Less than half (44 percent) of LGBTQ respondents reported the presence of at least one gender-neutral bathroom, and less than one-third (29.3 percent) reported that their college had gender-inclusive housing, defined as housing that isn’t segregated into men’s and women’s spaces and welcomes students who identify outside of the gender binary.

JJ Nichols, who uses gender-neutral pronouns, attended Samford University, a private Christian school outside of Birmingham, Alabama, starting in 2013. They said they didn’t come out until two years after they graduated, but, looking back, they said if they had asked to use gender-neutral pronouns at school, it “would be met with a lot of pushback.”

JJ Nichols. (JJ Nichols)
JJ Nichols. (JJ Nichols)

  

“It’s still inside Birmingham, which is the major city, so the homophobia was low-lying,” they said. “It was like more of that, ‘Love the sinner, hate the sin.’”

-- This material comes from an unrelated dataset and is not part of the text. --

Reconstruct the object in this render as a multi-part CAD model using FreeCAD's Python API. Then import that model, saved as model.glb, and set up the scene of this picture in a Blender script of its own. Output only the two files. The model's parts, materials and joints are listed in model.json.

They said they weren’t aware of an active LGBTQ group on the campus while they attended, but they heard of controversy surrounding the creation of one their senior year.

The Williams Institute researchers concluded that their findings show “the need to improve conditions for LGBTQ students, a sizable and heterogeneous minority population.” They recommended that colleges include sexual orientation and gender identity in nondiscrimination policies that protect LGBTQ students, faculty and staff; include LGBTQ content in diversity training for staff; and start a campus climate survey to identify emerging issues, among other suggestions to make campuses safer for LGBTQ students.

Nichols said that, despite the climate at their school, they remember meeting a professor in the school of music who helped them feel a little more comfortable with their identity. The teacher was pregnant, and she made a comment that if she had a son who was gay, it wouldn’t be a problem.

“It was just the note — the knowledge that somebody was OK,” they said.